## [ENTRIES SHOWN]
- - - -

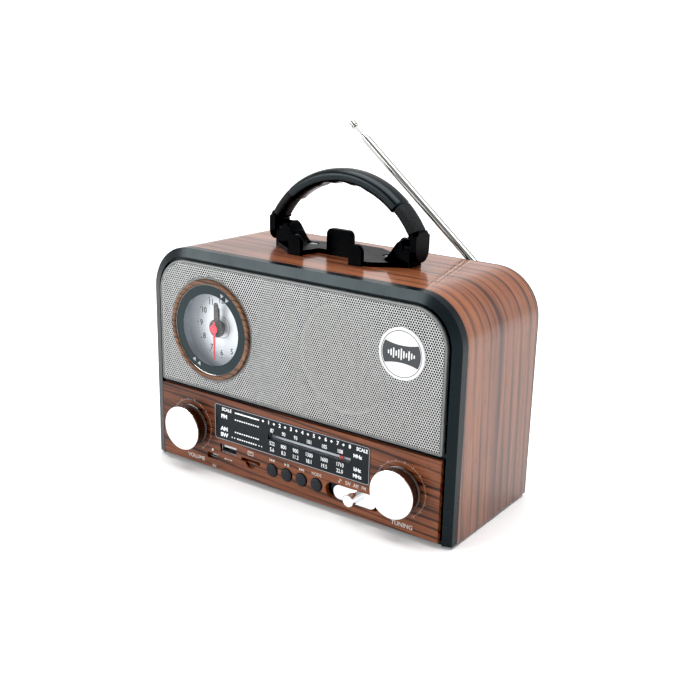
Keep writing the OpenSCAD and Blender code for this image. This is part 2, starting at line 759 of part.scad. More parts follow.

- - - -

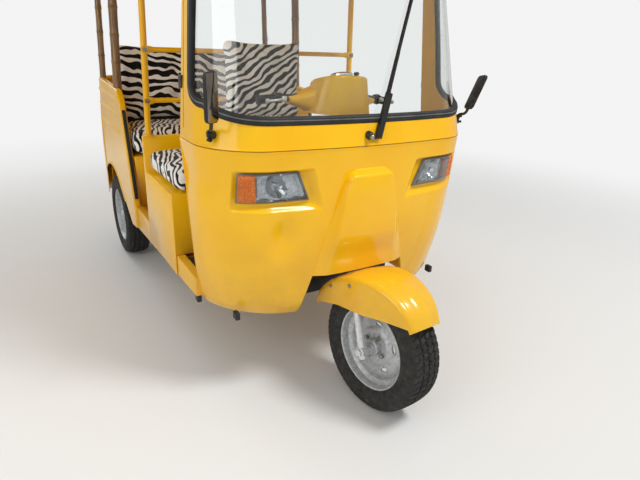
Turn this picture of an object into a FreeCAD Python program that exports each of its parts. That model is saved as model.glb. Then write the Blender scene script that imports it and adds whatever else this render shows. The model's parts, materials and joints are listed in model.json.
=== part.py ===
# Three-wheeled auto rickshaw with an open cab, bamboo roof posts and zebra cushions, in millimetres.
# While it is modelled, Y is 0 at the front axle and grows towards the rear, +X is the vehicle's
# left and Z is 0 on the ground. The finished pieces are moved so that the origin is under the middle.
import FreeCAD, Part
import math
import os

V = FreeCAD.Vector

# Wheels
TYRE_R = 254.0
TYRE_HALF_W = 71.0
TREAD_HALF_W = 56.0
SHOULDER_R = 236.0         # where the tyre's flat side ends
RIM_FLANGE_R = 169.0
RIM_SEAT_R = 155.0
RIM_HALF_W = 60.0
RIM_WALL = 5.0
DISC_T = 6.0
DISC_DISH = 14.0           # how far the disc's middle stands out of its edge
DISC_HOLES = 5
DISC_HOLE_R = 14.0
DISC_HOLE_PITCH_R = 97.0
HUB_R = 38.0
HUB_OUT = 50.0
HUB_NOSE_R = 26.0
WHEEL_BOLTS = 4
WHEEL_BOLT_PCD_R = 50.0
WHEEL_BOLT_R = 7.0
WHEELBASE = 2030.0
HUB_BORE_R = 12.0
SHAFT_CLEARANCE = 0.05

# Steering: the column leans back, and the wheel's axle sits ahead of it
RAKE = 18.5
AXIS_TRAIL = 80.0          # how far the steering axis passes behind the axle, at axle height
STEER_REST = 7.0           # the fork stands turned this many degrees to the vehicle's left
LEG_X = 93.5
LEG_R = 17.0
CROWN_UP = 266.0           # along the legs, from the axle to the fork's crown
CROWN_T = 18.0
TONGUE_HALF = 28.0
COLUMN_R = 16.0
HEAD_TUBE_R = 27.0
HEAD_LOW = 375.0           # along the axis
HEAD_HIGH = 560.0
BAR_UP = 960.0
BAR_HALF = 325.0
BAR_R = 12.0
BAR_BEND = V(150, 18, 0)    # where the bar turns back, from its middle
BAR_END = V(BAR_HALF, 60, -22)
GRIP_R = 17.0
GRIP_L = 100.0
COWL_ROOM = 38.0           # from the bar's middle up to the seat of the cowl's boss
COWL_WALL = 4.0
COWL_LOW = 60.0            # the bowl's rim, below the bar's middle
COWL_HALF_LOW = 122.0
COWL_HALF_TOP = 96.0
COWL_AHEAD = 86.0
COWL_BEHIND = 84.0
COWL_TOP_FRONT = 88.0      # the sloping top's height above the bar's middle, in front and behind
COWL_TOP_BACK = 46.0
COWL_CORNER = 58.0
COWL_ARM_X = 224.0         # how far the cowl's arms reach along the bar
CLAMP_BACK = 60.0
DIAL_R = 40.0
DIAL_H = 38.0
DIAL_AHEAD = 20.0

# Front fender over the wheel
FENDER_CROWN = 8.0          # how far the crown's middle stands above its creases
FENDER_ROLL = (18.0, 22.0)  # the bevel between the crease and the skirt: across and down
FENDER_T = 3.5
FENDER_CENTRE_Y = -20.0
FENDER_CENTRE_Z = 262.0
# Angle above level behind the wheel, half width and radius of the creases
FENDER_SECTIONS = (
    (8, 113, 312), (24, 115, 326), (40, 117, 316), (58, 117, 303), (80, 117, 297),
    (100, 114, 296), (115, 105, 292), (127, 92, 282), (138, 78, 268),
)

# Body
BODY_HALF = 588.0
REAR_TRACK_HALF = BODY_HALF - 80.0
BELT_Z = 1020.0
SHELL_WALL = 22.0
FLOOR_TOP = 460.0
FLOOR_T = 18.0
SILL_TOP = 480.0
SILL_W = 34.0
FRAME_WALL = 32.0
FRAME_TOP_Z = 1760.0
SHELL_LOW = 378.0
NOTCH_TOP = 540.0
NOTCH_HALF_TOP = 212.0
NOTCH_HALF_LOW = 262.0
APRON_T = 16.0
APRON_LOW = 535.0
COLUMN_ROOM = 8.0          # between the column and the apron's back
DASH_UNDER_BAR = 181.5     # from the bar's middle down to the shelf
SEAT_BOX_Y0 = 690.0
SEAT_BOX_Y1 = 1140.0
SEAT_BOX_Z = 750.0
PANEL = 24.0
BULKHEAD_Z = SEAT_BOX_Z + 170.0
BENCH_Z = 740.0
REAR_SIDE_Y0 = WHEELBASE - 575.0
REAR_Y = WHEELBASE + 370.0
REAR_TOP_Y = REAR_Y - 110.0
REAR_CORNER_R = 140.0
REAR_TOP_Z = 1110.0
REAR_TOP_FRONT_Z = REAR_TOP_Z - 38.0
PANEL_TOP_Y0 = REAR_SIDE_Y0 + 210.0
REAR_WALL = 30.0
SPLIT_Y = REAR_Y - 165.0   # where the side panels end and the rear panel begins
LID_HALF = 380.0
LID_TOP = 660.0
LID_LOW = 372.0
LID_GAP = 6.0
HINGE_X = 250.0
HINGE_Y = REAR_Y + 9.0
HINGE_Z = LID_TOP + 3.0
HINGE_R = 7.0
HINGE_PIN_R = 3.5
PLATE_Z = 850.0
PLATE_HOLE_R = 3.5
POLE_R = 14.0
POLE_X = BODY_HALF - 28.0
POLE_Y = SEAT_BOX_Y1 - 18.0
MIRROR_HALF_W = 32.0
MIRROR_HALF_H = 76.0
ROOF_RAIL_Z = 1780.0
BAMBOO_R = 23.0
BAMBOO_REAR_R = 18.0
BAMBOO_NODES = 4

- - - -

## [WHAT YOU WILL DO]
Look back at the entries above and repeat, unchanged, every line from the line holding "Turn this picture" through the line holding "V = FreeCAD.Vector".

## [EXERCISE ANSWER]
Turn this picture of an object into a FreeCAD Python program that exports each of its parts. That model is saved as model.glb. Then write the Blender scene script that imports it and adds whatever else this render shows. The model's parts, materials and joints are listed in model.json.
=== part.py ===
# Three-wheeled auto rickshaw with an open cab, bamboo roof posts and zebra cushions, in millimetres.
# While it is modelled, Y is 0 at the front axle and grows towards the rear, +X is the vehicle's
# left and Z is 0 on the ground. The finished pieces are moved so that the origin is under the middle.
import FreeCAD, Part
import math
import os

V = FreeCAD.Vector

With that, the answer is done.